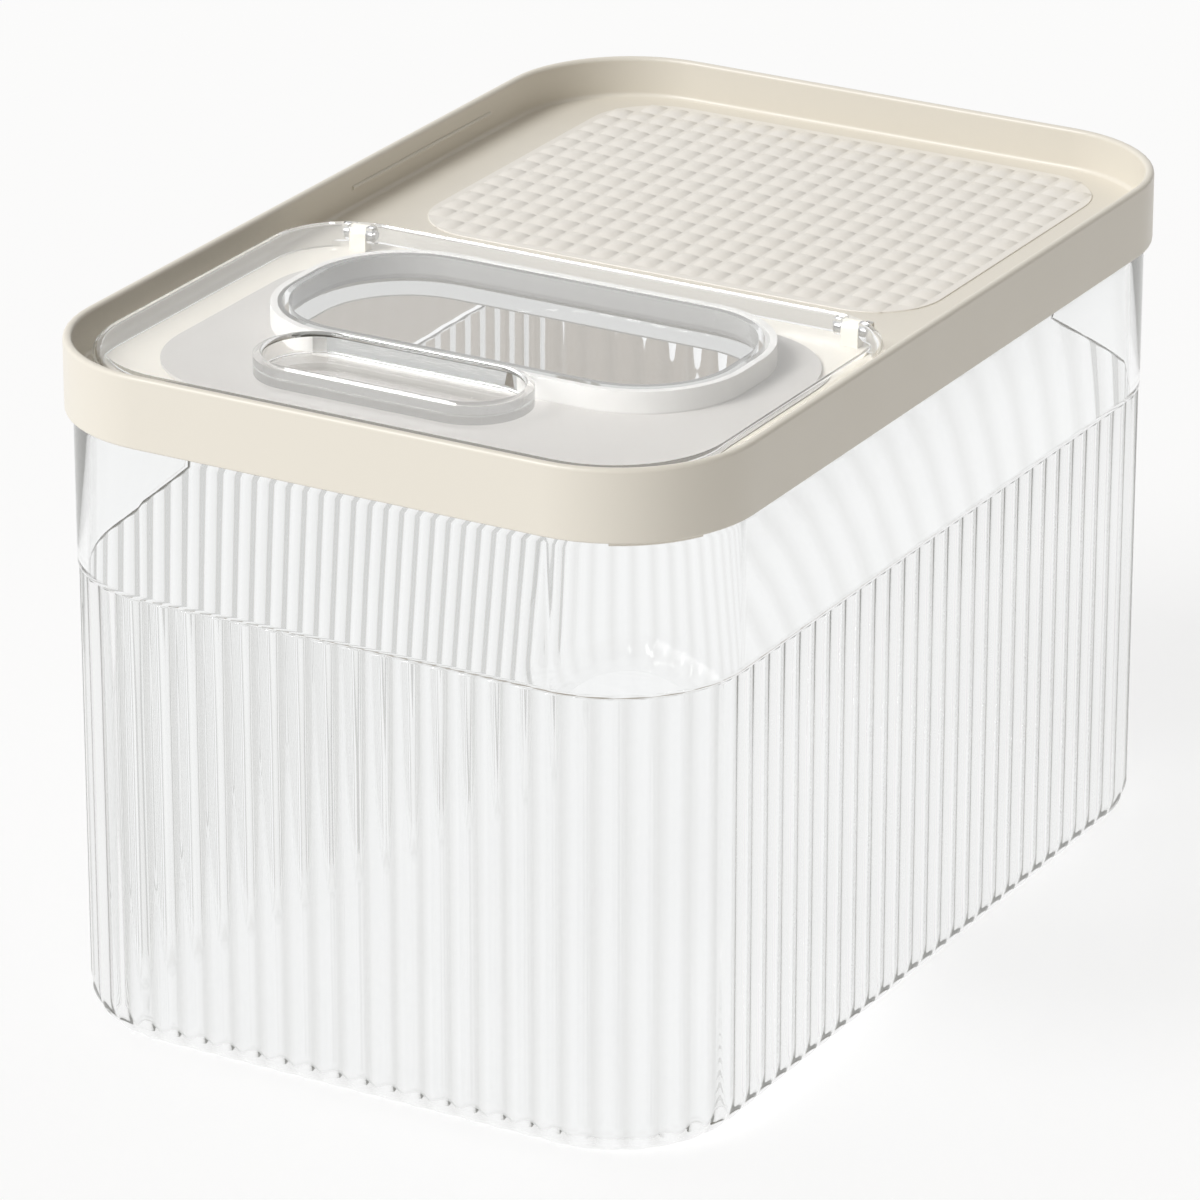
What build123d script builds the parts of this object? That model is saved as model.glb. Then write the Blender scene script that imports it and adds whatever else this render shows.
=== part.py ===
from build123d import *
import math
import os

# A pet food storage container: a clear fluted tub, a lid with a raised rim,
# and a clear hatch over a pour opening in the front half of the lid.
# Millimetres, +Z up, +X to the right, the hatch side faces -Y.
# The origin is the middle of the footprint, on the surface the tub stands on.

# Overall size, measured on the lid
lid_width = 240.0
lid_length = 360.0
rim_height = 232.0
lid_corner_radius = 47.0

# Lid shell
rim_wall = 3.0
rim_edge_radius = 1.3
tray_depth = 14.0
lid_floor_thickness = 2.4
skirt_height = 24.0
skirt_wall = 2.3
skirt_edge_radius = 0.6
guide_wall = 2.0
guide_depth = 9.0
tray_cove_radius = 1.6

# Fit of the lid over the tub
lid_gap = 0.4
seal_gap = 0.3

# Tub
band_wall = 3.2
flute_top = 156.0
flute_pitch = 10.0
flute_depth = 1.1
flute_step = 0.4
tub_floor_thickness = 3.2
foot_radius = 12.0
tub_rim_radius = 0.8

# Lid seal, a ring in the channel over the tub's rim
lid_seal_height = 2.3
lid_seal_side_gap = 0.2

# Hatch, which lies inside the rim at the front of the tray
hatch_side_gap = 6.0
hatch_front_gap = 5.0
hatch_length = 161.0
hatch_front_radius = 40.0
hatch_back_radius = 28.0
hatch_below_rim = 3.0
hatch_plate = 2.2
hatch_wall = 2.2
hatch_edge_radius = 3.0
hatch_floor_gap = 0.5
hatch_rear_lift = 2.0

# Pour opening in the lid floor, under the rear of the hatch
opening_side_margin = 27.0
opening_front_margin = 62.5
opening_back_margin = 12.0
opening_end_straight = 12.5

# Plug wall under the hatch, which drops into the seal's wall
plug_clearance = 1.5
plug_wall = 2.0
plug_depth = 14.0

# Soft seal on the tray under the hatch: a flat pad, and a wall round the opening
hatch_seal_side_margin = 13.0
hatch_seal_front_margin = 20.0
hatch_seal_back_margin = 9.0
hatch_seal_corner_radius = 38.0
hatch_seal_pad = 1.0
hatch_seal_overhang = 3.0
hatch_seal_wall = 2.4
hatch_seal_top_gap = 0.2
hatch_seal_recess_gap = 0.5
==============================
> Set problem
Write out all the lines again, exactly as they are.

> Complete answer
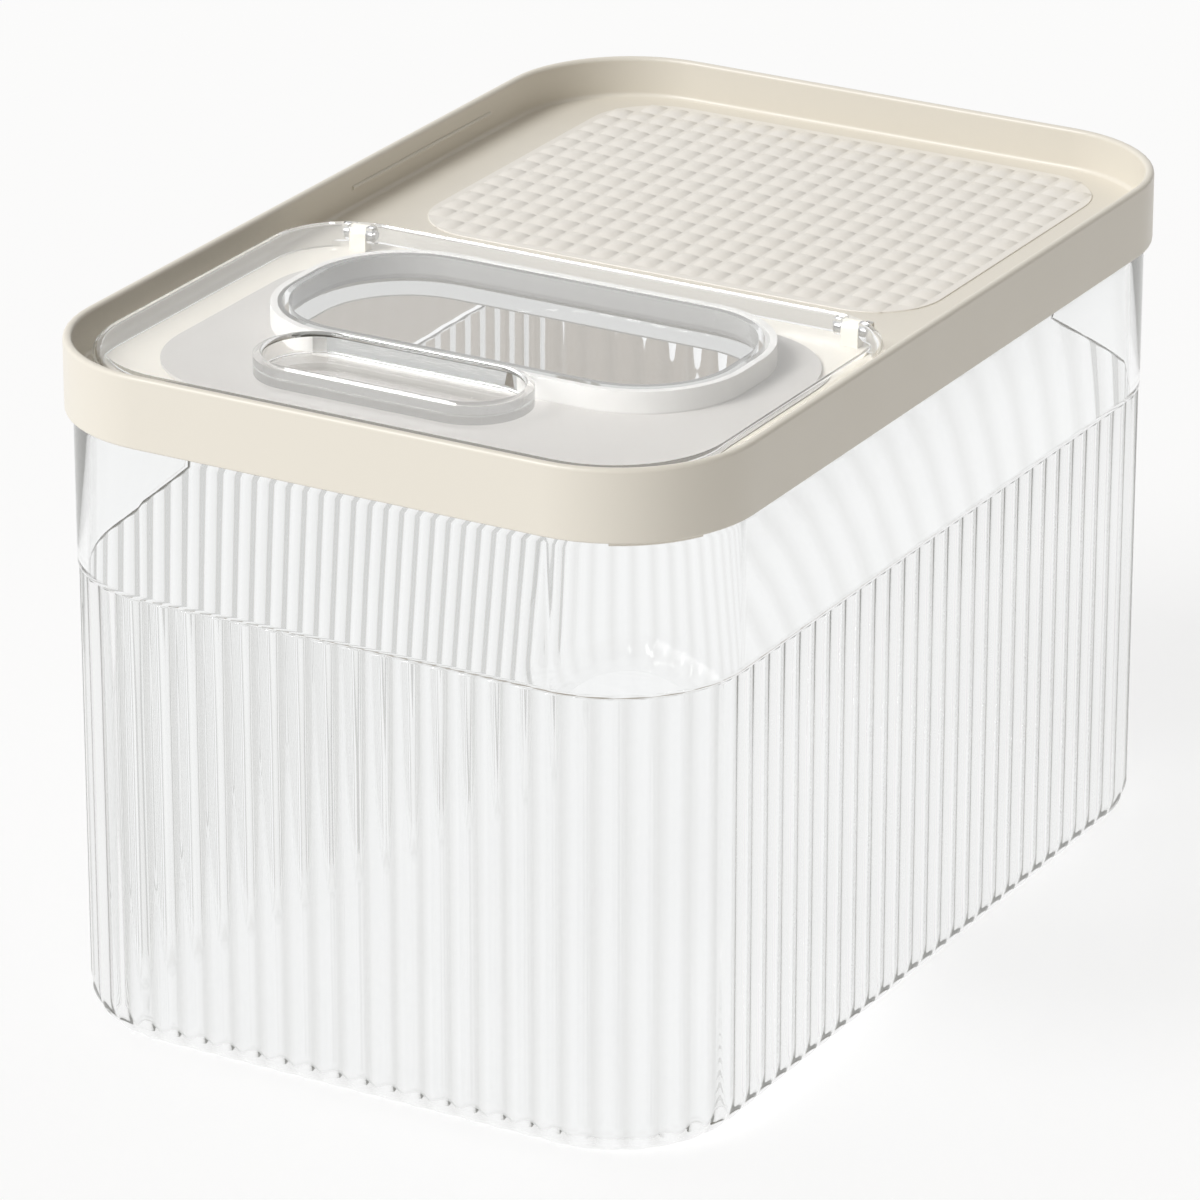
What build123d script builds the parts of this object? That model is saved as model.glb. Then write the Blender scene script that imports it and adds whatever else this render shows.
=== part.py ===
from build123d import *
import math
import os

# A pet food storage container: a clear fluted tub, a lid with a raised rim,
# and a clear hatch over a pour opening in the front half of the lid.
# Millimetres, +Z up, +X to the right, the hatch side faces -Y.
# The origin is the middle of the footprint, on the surface the tub stands on.

# Overall size, measured on the lid
lid_width = 240.0
lid_length = 360.0
rim_height = 232.0
lid_corner_radius = 47.0

# Lid shell
rim_wall = 3.0
rim_edge_radius = 1.3
tray_depth = 14.0
lid_floor_thickness = 2.4
skirt_height = 24.0
skirt_wall = 2.3
skirt_edge_radius = 0.6
guide_wall = 2.0
guide_depth = 9.0
tray_cove_radius = 1.6

# Fit of the lid over the tub
lid_gap = 0.4
seal_gap = 0.3

# Tub
band_wall = 3.2
flute_top = 156.0
flute_pitch = 10.0
flute_depth = 1.1
flute_step = 0.4
tub_floor_thickness = 3.2
foot_radius = 12.0
tub_rim_radius = 0.8

# Lid seal, a ring in the channel over the tub's rim
lid_seal_height = 2.3
lid_seal_side_gap = 0.2

# Hatch, which lies inside the rim at the front of the tray
hatch_side_gap = 6.0
hatch_front_gap = 5.0
hatch_length = 161.0
hatch_front_radius = 40.0
hatch_back_radius = 28.0
hatch_below_rim = 3.0
hatch_plate = 2.2
hatch_wall = 2.2
hatch_edge_radius = 3.0
hatch_floor_gap = 0.5
hatch_rear_lift = 2.0

# Pour opening in the lid floor, under the rear of the hatch
opening_side_margin = 27.0
opening_front_margin = 62.5
opening_back_margin = 12.0
opening_end_straight = 12.5

# Plug wall under the hatch, which drops into the seal's wall
plug_clearance = 1.5
plug_wall = 2.0
plug_depth = 14.0

# Soft seal on the tray under the hatch: a flat pad, and a wall round the opening
hatch_seal_side_margin = 13.0
hatch_seal_front_margin = 20.0
hatch_seal_back_margin = 9.0
hatch_seal_corner_radius = 38.0
hatch_seal_pad = 1.0
hatch_seal_overhang = 3.0
hatch_seal_wall = 2.4
hatch_seal_top_gap = 0.2
hatch_seal_recess_gap = 0.5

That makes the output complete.